Statistical Analysis Report:
Minority Undergraduate Participation in Postsecondary Education
April 1995
(NCES 95-166) Ordering information
Highlights
The purpose of this report is to provide information concerning minority undergraduate participation in postsecondary education based on the National Postsecondary Student Aid Study (NPSAS:90) and to examine postsecondary persistence among racial–ethnic groups using the longitudinal component of NPSAS:90: Beginning Postsecondary Students (BPS:90/92).
- After a dramatic increase in minority enrollment in the 1960s and 1970s, there was uneven progress made in the decade between 1980 and 1990. For example, the proportion of black, non-Hispanic students enrolled in institutions of higher education changed little between 1980 and 1990, ranging from 9.2 percent of the higher education population in 1980 to 8.7 percent in 1988, and rising again to 8.9 percent in 1990. It is encouraging to note, however, that the share of black, non-Hispanic students increased to 9.6 percent in 1992. This recent increase in black, non-Hispanic enrollment rates was noted for both males (7.6 to 8.2 percent) and females (10.0 to 10.8 percent).
- American Indians/Alaskan Natives also experienced little growth in enrollment in the 1980s, but their enrollment increased from 103,000 to 119,000 between 1990 and 1992, representing an increase of 0.1 percent in their proportion among all undergraduates enrolled in higher education (0.7 to 0.8 percent).
- Among black, non-Hispanic undergraduates, nearly two-thirds of students enrolled were women, compared with 53 percent of Hispanics and 55 percent of white, non-Hispanic students.
- Black, non-Hispanic and Hispanic students were more likely to be enrolled in private, for profit institutions (20 percent and 15 percent, respectively), and less likely to be enrolled in 4-year colleges or universities than were white, non-Hispanic students.
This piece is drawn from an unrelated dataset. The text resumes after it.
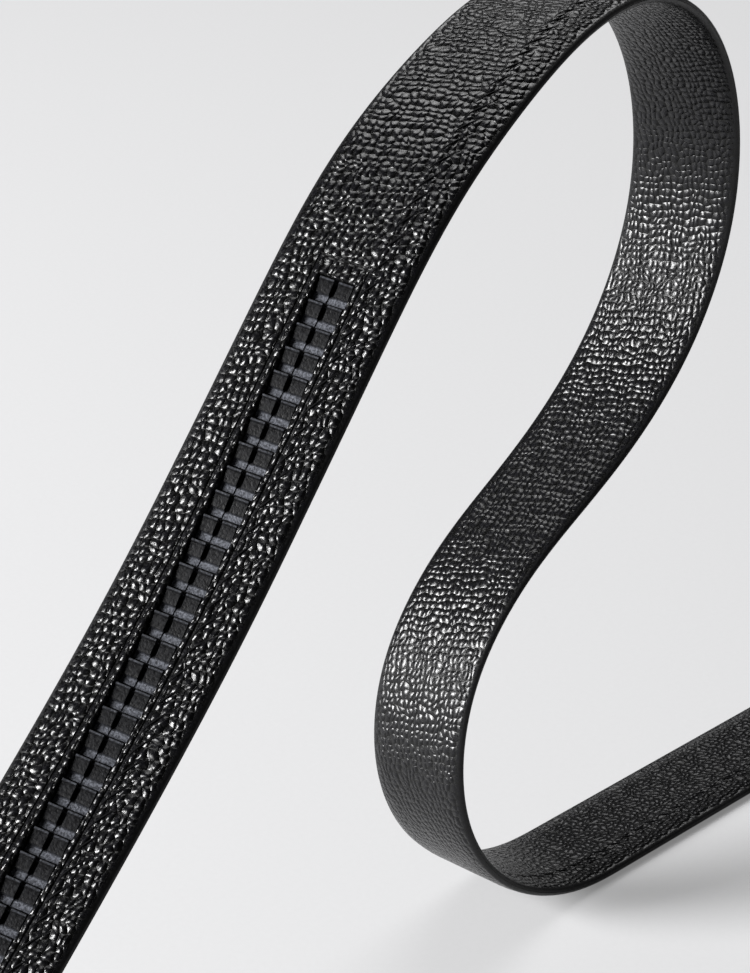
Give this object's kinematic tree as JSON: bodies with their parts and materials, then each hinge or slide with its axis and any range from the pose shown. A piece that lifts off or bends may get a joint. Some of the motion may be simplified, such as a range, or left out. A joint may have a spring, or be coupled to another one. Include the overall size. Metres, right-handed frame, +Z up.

American Indians/Alaskan Natives were also less likely than white, non-Hispanic students to be enrolled in 4-year institutions.
- On the other hand, American Indians/Alaskan Natives; black, non-Hispanics; and Hispanic undergraduates were no less likely than white, non-Hispanic students to aspire to a bachelor’s or advanced degree.
- Undergraduates who attended historically black colleges or universities (HBCUs) were more likely to aspire to an advanced degree than were students at other 4-year colleges or universities.
- Persistence rates for 1989–90 beginning postsecondary students pursuing a bachelor’s degree tended to be higher for Asian/Pacific Islander students than for black, non-Hispanic or Hispanic students. (Nearly 70 percent of Asians/Pacific Islanders were continuously enrolled through spring 1992, compared with 50 percent of black, non-Hispanic students and 46 percent of Hispanic students.) However, white, non-Hispanic students’ persistence rates (58 percent), did not differ significantly from any other group.
- In 1989–90, undergraduates of all racial–ethnic minority groups were less well off financially than their white, non-Hispanic peers: one-third or more of minority students, including 41 percent of black, non-Hispanic students, were in the lowest family income quartile, compared with about 20 percent of white, non-Hispanic students.
- Among Hispanic ethnic groups, however, Cuban Americans were much more
affluent than Mexican Americans and Puerto Ricans: 37 percent of Cuban
Americans were in the highest income quartile, compared with about 16 percent of either Mexican Americans or Puerto Ricans.
- Among Asian ethnic groups, Vietnamese undergraduates were among the poorest, with about two-thirds of these students in the lowest income quartile.